Il y aurait bien d’autres choses à dire sur cette culture militante dont les racines libertaires sont évidentes, mais qui est en même temps un phénomène nouveau, sous l’influence de changements sociologiques et économiques qui touchent une quantité énorme de personnes, surtout des jeunes. Je ne prétendrai pas du haut de ma « science » marxiste tout comprendre, en partie parce qu’il est trop tôt pour le faire. En effet, des cultures militantes, celle-ci, comme la mienne dans le passé, prennent des années, parfois des décennies, avant d’incuber et de s’épanouir.
Si tout cela mérite réflexion, il faut éviter un glissement. Admettons que cette nouvelle culture politique a acquis énormément d’importance des dernières années. Mais est-ce la seule réalité au niveau de la lutte pour la transformation sociale ? Une grande partie des gens qui veulent changer le monde, qui a un emploi relativement stable ou qui est aux études, se retrouve dans d’autres cadres, avec des mouvements organisés, qui ont des structures, des mécanismes de fonctionnement établis, et où les principes démocratiques sont vécus différemment. Il serait faux de penser alors que les syndicats, la Fédération des femmes du Québec et toute une ribambelle de mouvements, sont des « boîtes noires » bureaucratiques, hiérarchiques, fermées. Ce n’est tout simplement pas vrai, même si, souvent mais pas toujours, ces structures de mouvements transportent des manières de voir qui sont aujourd’hui remises en question, au sein même de ces mouvements.

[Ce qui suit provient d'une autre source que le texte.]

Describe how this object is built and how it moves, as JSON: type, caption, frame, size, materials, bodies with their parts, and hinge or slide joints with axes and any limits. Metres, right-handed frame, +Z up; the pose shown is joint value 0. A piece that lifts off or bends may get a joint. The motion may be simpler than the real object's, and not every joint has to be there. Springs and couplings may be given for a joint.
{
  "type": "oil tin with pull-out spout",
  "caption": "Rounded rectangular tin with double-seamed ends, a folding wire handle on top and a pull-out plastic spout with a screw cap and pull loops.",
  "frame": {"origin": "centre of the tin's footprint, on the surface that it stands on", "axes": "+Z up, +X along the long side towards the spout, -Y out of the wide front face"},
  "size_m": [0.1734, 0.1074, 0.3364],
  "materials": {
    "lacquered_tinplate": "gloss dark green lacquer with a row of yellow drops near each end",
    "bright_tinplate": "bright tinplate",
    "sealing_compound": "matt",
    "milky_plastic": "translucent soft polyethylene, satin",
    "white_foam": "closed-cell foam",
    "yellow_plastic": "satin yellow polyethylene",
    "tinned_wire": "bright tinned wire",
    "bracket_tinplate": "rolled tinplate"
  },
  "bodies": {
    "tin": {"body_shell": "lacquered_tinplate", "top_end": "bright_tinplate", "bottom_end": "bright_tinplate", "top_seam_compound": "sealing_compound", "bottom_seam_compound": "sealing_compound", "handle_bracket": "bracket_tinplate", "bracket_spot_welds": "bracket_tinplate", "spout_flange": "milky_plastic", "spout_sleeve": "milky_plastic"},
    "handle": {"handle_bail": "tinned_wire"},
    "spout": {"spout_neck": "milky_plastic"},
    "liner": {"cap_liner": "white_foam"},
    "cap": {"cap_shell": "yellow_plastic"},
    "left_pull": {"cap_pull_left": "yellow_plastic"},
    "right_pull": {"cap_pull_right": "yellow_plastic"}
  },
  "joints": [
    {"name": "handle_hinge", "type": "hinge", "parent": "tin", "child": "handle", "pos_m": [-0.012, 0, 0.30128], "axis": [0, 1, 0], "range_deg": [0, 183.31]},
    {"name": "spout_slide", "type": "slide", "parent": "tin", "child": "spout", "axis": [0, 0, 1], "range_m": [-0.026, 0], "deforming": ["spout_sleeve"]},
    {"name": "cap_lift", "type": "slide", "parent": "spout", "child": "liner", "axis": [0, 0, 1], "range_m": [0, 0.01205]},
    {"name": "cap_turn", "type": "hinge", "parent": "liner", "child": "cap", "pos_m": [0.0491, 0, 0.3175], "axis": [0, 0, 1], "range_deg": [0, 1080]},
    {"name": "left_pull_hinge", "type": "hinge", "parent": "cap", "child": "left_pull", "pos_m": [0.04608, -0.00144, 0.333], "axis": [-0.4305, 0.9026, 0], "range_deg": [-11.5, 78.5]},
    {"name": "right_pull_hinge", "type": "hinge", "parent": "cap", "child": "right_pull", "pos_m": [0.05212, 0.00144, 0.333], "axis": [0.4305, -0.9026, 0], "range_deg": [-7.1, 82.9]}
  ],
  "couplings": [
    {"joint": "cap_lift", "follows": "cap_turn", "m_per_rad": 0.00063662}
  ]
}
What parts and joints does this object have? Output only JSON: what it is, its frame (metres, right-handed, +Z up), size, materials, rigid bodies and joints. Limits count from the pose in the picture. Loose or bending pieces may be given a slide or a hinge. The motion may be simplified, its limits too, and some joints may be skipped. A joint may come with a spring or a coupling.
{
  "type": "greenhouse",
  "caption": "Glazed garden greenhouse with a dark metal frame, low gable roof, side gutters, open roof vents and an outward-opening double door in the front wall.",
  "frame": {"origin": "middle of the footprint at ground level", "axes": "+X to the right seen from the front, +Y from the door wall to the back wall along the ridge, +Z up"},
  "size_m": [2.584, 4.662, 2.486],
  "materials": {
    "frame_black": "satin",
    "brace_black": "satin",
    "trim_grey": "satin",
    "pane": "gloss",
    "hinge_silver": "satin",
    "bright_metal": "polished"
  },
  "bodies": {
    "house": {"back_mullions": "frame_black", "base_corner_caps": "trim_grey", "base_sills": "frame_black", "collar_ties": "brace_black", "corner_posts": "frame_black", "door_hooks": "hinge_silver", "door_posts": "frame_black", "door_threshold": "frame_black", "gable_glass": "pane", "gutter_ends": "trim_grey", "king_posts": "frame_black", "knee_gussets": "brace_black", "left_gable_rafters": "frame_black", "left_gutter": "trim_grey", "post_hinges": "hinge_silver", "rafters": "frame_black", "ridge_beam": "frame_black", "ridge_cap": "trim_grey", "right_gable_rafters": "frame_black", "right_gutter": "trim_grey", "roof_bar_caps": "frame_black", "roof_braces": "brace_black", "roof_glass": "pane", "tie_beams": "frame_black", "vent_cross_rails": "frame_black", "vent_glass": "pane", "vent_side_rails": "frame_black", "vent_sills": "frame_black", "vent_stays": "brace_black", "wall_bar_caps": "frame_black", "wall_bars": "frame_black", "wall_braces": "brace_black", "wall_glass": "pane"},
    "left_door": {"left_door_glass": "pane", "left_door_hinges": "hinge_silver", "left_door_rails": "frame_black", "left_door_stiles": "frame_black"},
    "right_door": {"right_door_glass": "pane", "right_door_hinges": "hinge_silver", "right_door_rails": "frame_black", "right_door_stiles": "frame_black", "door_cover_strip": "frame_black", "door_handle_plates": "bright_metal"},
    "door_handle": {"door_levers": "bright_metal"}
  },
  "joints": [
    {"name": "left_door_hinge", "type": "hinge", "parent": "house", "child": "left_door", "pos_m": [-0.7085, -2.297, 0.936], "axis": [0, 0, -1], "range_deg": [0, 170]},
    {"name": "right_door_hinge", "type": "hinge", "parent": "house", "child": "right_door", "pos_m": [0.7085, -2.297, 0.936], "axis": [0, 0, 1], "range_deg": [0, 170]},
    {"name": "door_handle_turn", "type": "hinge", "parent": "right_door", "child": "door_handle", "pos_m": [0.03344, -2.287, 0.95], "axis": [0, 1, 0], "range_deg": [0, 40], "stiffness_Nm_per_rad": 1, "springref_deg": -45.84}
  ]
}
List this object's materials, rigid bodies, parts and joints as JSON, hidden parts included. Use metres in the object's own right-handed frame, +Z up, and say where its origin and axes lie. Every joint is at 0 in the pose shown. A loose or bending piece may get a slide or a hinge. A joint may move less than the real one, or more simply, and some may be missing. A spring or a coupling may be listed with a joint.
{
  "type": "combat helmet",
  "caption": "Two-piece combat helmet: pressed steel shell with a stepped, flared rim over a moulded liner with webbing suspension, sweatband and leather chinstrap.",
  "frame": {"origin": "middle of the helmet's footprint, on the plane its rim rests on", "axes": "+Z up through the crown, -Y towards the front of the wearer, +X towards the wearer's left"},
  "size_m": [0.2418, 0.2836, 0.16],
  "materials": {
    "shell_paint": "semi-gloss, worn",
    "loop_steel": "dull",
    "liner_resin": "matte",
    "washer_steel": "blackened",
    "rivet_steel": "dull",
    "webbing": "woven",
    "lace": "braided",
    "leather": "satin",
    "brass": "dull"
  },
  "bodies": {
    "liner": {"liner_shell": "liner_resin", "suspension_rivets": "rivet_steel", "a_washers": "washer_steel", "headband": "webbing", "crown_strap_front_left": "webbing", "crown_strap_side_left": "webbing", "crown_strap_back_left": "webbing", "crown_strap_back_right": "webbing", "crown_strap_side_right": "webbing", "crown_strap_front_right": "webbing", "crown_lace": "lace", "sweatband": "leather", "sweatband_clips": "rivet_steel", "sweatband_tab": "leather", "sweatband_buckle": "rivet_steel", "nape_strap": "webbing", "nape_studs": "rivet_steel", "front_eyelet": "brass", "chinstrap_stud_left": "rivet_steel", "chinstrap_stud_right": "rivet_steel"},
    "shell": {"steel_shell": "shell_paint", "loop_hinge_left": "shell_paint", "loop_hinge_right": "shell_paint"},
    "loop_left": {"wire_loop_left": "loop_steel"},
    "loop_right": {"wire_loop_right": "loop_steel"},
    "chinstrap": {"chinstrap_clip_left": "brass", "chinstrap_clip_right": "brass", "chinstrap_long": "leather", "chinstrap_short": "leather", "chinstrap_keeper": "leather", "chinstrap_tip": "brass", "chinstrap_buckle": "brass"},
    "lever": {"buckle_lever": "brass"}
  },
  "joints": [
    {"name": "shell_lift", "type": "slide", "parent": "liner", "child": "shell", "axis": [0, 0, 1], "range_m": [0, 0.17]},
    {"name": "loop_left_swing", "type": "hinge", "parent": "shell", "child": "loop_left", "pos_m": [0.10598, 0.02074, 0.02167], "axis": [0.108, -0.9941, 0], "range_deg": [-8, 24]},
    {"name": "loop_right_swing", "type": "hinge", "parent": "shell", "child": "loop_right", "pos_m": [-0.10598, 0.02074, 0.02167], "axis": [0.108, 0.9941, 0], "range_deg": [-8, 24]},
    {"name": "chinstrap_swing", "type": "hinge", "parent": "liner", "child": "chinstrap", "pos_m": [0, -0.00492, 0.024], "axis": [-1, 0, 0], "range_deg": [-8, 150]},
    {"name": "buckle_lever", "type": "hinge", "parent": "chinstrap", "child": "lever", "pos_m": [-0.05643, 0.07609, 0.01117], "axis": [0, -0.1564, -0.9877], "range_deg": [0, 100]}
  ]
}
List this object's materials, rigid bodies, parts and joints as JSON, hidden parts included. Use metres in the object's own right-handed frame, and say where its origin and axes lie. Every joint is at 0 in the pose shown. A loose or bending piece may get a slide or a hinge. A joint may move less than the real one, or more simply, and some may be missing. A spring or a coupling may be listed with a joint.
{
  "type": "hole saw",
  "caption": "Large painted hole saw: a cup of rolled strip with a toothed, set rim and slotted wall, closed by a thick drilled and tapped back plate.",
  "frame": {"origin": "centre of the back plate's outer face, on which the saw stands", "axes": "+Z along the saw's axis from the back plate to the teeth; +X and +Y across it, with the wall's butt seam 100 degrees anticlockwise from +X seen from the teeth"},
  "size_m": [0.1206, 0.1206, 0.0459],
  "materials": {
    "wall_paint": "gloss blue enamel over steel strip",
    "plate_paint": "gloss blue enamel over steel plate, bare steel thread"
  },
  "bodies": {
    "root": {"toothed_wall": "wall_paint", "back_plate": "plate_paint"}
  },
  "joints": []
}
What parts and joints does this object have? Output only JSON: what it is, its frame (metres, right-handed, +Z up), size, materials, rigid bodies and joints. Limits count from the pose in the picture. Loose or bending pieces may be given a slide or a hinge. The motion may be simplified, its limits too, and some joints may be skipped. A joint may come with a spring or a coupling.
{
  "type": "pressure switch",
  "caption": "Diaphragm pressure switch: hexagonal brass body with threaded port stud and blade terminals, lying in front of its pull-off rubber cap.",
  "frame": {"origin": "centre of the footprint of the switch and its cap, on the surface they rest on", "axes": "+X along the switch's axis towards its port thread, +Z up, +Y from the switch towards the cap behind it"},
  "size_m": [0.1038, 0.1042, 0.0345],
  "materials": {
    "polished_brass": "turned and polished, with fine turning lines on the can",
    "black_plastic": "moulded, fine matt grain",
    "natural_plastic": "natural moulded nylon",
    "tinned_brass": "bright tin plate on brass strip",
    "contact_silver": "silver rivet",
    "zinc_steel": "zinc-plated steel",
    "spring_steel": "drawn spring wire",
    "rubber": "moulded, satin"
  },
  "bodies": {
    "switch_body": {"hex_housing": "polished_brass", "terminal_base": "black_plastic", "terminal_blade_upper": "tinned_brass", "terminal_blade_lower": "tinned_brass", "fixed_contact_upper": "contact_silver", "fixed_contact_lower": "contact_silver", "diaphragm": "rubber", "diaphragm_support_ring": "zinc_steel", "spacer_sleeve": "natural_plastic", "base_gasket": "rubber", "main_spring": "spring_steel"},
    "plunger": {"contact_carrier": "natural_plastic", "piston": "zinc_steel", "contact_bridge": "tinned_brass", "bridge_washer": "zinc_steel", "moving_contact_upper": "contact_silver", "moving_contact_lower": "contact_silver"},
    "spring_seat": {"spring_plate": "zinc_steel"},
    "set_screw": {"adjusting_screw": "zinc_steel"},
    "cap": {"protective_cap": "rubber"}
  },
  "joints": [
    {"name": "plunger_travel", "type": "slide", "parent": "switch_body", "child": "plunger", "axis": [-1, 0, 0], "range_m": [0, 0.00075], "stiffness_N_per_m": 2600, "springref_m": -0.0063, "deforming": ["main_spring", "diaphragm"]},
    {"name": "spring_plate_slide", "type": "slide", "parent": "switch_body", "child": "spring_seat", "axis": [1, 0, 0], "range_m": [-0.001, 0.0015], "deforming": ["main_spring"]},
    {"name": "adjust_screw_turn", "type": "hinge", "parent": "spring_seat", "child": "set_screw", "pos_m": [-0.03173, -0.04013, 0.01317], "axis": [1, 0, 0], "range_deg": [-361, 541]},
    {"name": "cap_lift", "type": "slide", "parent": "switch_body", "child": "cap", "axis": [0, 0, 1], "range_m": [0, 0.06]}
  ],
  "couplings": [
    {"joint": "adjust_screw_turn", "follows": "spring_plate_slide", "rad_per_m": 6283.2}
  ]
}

Ce que je veux dire simplement est qu’il ne faut pas créer un fossé incandescent entre les « anciens » mouvements et les « nouvelles » cultures militantes. Il faut continuer de chercher, sans cela, au lieu de créer un nouvel espace de réflexion, on va inventer une nouvelle « religion », comme ce qui est arrivé dans le passé dans une certaine tradition marxiste.
La question n’est pas simplement théorique et philosophique. Il me semble que les luttes d’émancipation les plus fortes, celles qui ont réussi à briser le mur dans un sens, sont celles où on a vu une hybridation. Je pense évidemment aux zapatistes du Mexique, qui ont marié l’horizontalisme et la transparence avec une capacité stratégique exigeant une certaine centralisation des processus. Plus récemment dans le cadre du « printemps arabe », l’expérience tunisienne est celle qui est allée plus loin. Elle était portée par une mobilisation citoyenne de jeunes portés sur les médias sociaux. Elle était aussi ancrée en profondeur au sein de mouvements traditionnels, notamment l’Union générale des travailleurs de Tunisie (UGTT), qui avait une capacité organisationnelle consistante et une certaine habileté à confronter le pouvoir. La révolution espérée n’est pas arrivée en Tunisie, mais le mouvement social persiste et signe, avec des avancées, des erreurs, des tâtonnements. Contrairement à l’Égypte où l’absence de mouvements organisés (en partie par la répression, en partie par la capitulation de la gauche devant l’État) a mené à une véritable dislocation du printemps égyptien. On a vu bien d’autres cas où de grandes mobilisations citoyennes se sont épuisées sur le terrain parsemé d’embûches et où l’art de la politique, c’est l’art de la stratégie, c’est l’art d’avancer au bon moment et au bon lieu, sinon, le dispositif du pouvoir se réorganise et reprend l’initiative, au détriment des revendications populaires.
Voyons plus près de nous. Au printemps 2012, c’est une organisation, l’ASSÉ, très avancée dans le renouvellement des méthodes de fonctionnement et très soucieuse de pratiquer un style démocratique très pointu, qui a mené la lutte. Je dis « mener », car c’est ainsi que cela se passait. Il y avait dans l’ASSÉ une direction, parfois contestée d’ailleurs, et où les décisions étaient prises, souvent contre les adeptes d’une démocratie directe absolue. Par la suite, l’ASSÉ a eu l’intelligence de faire de puissantes alliances avec d’autres mouvements, syndicaux et écologistes notamment. C’est cela qui a assuré le succès du mouvement.
Je termine en revenant au FSM. Il est bien de constater cette mobilisation citoyenne qui se vit et se proclame sans attache organisationnelle, dans une démocratie directe au jour le jour. Par ailleurs, l’idée et la pratique du Forum, c’est plus large que cela. Le Forum ne peut pas fonctionner avec une pensée unique. Et donc, la place des mouvements doit rester très importante, sans par ailleurs que cela ne se vive dans une relation de conflictualité. Autant que possible, les deux cultures doivent converger dans un esprit où on veut aussi apprendre et écouter. Pour que le Forum soit un plein succès, la citoyenneté doit être au rendez-vous. Et aussi les mouvements organisés, pour qu’ils interviennent, qu’ils élaborent des stratégies, qu’ils se nourrissent de la culture militante citoyenne et qu’à rebours, cette culture se nourrisse des mouvements.
On verra dans les prochaines semaines comment l’organisation du Forum va gérer tout cela.